I understand the idea behind using Merkle tree to identify inconsistencies in data, as suggested by articles like
- Key Concepts: Using Merkle trees to detect inconsistencies in data
- Merkle Tree | Brilliant Math & Science Wiki
Essentially, we use a recursive algorithm to traverse down from root we want to verify, and follow the nodes where stored hash values are different from server (with trusted hash values), all the way to the inconsistent leaf/datablock.
If there's only one such block (leaf) that's corrupted, this means we following a single path down to leaf, which is log(n) queries.
However, in the case of multiple inconsistent data blocks/leaves, we need up to O(n) queries. In the extreme case, all data blocks are corrupted, and our algorithm will need to send every single node to server (authenticator). In the real world this becomes costly due to the network.
So my question is, is there any known improvement to the basic traverse-from-root algorithm? A possible improvement I could think of is to query the level of nodes in the middle. For example, in the tree below, we send the server the two nodes in the second level ('64' and '192'), and for any node that returns inconsistency, we recursively go to the middle level of that sub-tree - something like a binary search based on height.
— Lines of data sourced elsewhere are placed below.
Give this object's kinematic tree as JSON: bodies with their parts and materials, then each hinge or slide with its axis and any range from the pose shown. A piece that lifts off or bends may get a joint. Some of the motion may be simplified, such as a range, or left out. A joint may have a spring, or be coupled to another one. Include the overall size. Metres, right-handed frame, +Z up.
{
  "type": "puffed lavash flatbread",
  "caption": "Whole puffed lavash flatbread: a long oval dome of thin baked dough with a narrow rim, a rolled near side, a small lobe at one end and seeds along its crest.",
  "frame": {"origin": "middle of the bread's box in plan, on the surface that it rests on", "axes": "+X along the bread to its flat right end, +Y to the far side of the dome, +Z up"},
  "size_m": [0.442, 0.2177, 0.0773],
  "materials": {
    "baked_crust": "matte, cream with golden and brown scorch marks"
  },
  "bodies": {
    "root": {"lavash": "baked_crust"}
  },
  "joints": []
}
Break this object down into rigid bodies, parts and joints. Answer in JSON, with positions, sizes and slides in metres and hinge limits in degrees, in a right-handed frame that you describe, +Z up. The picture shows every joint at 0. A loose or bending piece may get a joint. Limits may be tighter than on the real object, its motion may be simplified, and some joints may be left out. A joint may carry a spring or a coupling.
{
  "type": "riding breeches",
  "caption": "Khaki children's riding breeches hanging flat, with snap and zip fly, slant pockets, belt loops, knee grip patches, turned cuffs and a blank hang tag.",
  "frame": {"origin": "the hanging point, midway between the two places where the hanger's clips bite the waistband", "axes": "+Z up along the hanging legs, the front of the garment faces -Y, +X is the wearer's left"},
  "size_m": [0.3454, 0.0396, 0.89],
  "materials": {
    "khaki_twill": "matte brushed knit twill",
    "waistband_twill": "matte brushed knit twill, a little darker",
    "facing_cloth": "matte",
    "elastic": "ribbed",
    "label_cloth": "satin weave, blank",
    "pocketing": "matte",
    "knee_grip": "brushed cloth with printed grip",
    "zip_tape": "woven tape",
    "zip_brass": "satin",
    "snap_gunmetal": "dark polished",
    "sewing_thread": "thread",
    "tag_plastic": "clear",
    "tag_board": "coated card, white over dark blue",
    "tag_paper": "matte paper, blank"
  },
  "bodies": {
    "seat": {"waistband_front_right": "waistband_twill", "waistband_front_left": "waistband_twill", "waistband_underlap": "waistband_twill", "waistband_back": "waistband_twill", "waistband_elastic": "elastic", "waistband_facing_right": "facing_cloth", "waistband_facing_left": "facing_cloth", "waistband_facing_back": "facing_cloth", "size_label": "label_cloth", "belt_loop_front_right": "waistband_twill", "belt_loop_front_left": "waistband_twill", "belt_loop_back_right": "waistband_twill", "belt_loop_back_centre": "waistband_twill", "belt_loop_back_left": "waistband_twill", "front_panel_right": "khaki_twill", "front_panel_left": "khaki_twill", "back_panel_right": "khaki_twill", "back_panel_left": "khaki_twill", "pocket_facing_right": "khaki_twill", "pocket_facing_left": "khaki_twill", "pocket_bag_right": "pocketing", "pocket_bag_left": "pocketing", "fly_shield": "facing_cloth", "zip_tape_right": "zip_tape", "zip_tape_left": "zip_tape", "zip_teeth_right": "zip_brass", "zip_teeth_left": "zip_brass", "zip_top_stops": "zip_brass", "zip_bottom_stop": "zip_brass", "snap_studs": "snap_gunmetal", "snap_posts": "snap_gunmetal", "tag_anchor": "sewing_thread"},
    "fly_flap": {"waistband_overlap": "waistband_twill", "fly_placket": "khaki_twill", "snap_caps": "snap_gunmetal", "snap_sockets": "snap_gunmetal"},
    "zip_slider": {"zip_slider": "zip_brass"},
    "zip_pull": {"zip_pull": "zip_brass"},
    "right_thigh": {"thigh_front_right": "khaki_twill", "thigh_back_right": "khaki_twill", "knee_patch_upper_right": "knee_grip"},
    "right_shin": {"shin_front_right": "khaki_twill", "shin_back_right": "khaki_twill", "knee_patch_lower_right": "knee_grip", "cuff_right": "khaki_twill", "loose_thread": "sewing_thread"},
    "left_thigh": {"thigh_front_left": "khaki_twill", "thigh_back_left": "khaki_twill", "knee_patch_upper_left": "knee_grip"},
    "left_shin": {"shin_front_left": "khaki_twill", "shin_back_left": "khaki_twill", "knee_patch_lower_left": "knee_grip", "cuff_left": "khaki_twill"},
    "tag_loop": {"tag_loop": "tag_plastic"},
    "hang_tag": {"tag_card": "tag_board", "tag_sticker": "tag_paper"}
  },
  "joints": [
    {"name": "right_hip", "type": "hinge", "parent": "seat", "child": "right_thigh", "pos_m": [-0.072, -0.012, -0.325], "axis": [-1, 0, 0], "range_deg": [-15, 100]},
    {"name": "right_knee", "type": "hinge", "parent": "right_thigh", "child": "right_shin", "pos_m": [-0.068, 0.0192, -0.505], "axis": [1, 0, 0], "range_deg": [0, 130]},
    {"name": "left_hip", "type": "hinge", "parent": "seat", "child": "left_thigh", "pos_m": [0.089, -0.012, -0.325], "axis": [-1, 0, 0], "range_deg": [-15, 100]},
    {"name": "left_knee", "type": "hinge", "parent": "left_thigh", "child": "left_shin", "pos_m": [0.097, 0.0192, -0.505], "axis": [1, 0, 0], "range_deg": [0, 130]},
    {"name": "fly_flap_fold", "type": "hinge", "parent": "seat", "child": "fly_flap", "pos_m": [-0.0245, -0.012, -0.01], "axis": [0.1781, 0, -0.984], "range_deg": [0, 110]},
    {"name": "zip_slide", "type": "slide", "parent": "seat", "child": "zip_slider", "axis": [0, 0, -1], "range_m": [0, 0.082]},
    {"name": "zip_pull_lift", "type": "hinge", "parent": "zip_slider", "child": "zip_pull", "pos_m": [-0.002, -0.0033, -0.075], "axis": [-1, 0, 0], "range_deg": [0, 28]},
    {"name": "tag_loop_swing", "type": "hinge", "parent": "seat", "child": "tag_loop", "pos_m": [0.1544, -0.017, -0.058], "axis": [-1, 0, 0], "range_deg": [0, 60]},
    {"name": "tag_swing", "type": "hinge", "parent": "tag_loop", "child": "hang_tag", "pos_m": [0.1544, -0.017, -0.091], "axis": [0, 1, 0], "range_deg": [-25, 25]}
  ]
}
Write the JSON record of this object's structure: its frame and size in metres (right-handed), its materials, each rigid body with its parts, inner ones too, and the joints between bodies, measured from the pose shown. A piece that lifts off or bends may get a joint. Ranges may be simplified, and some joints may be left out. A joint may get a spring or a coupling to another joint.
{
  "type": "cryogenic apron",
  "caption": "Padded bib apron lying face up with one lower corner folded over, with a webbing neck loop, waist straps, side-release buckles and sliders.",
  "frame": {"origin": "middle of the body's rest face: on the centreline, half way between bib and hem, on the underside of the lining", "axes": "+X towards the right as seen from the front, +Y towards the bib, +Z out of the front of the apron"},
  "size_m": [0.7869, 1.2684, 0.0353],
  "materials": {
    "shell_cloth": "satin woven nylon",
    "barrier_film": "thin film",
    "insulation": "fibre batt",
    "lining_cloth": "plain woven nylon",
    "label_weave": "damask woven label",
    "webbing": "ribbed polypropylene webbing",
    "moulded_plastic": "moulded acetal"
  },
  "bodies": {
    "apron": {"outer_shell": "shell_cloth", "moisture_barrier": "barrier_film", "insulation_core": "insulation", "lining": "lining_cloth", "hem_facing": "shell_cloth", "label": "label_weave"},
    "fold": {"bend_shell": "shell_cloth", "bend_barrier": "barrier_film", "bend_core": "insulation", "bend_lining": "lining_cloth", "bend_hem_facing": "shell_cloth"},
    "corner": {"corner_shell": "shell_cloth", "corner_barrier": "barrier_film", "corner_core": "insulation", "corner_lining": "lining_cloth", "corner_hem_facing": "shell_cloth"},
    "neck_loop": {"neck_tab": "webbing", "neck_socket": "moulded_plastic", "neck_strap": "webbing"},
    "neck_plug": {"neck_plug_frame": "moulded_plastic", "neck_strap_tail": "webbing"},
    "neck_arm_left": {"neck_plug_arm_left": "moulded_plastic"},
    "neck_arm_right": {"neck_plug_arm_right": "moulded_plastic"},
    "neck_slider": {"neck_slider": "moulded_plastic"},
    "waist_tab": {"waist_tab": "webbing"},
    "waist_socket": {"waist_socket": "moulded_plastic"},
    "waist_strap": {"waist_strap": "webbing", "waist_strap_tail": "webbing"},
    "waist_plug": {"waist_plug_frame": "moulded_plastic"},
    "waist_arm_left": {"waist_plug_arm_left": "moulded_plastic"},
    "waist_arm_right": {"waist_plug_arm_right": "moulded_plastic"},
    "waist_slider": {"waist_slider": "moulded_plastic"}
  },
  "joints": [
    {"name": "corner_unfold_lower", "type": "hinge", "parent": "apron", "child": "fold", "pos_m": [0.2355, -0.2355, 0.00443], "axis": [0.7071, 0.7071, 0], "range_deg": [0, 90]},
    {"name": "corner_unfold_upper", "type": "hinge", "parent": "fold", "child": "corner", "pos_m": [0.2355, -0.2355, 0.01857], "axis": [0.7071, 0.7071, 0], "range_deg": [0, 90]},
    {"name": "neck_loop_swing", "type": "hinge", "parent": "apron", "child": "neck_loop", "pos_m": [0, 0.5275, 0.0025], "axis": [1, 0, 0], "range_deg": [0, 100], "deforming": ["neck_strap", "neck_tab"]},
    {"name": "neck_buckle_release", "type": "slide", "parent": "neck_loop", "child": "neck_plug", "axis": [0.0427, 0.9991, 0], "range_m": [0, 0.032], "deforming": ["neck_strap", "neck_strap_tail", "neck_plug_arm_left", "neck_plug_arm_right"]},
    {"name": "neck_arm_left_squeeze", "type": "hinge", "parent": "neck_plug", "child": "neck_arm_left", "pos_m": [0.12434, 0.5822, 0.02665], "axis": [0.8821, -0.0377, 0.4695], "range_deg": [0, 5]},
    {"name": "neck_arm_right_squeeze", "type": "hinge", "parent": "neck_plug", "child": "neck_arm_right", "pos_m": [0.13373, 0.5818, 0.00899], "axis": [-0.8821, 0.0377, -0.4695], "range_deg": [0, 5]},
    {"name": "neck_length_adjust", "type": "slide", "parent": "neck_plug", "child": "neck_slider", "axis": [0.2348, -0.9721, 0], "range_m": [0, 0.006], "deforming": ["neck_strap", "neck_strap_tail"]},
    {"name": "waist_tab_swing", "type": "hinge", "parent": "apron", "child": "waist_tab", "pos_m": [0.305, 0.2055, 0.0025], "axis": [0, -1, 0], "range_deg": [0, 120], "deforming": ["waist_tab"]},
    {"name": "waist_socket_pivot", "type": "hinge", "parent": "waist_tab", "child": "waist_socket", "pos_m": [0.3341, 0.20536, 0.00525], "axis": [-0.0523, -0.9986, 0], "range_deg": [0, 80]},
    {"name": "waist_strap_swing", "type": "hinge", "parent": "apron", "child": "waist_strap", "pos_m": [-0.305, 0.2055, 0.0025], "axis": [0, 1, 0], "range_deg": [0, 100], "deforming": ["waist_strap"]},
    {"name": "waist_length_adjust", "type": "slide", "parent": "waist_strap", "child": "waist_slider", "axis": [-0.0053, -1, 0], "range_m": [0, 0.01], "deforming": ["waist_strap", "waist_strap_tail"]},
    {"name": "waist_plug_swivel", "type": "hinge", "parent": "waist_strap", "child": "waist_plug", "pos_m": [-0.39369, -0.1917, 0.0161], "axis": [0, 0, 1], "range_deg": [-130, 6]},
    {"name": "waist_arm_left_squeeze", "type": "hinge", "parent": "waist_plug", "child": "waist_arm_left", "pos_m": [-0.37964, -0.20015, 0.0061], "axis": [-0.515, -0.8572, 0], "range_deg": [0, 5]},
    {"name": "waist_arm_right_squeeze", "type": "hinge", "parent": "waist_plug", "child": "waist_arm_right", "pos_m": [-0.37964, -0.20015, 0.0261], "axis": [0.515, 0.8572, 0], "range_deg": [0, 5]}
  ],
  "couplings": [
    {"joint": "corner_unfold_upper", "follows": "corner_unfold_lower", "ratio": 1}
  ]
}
This increases our best case time from O(1) to O(sqrt(n)), and probably reduces our worst case time to some extent (I have not calculated how much).
I wonder if there's any better approach than this? I've tried to search for relevant articles on Google Scholar, but looks like most of the algorithm-focused papers are concerned with the merkle-tree traversal problem, which is different from the problem above.
Thanks in advance!